Buckland wants people to be entertained, obviously, but also hopes it can provide a soundtrack for their lives. “That’s the way I remember summers, by the record I was listening to,” he recalls.

He insists the group does not worry about demographics with its music. “We really don’t think of anything like that. We think about it on an individual level. If you just want somebody to buy your album or to get them to listen to it, and think this is great, it doesn’t matter who they are or what they listen to.”

There’s no magic formula on how it all translates to the concert stage and back to the audience, he says. “You really just got to be into it. All you have to do is enjoy it and it kind of translates. That’s the most important thing.
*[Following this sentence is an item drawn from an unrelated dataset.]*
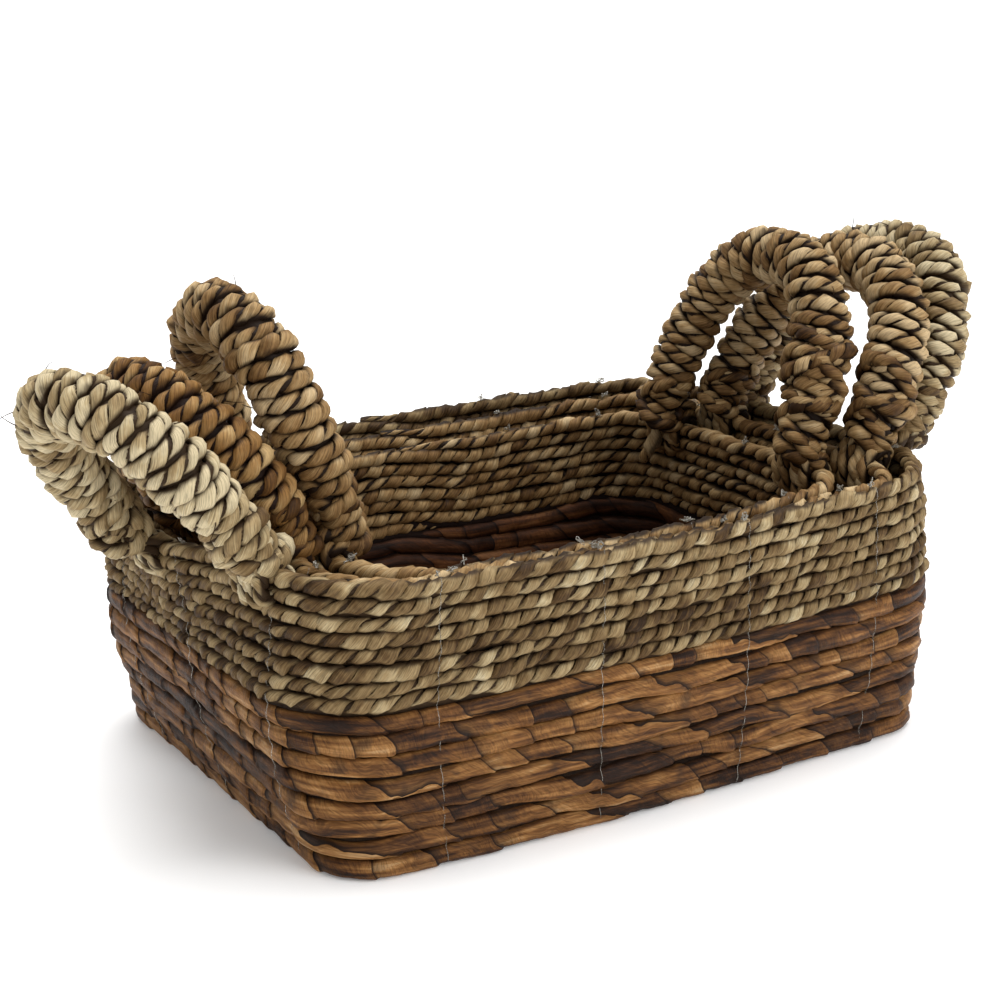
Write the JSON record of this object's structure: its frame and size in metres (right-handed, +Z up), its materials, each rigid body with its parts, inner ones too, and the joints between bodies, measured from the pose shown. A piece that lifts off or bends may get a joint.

You don’t need to have fire coming out the end of the guitar (he laughs) or be dancing with white tigers. You’ve just got to be into it.

“It’s just great to be standing in front of a load of people playing our songs. And if it is enjoyable to other people as well, it sure makes a difference. Stony silence wouldn’t be as much fun. Crowd participation, singing along with your songs, is a great feeling.”

That’s more important, he implies, than being called “The next U2.”

“It’s a nice compliment, they’re a great band, but you are what you are, whether you are the next U2 or the next Beatles or the next Elvis, of if Elvis is the next Sinatra. You can’t take it too seriously.”

And as for Rolling Stone’s suggestion that they are “the nicest guys in rock?”

“I don’t know, I think Dave Grohl is nicer,” Buckland says through laughter.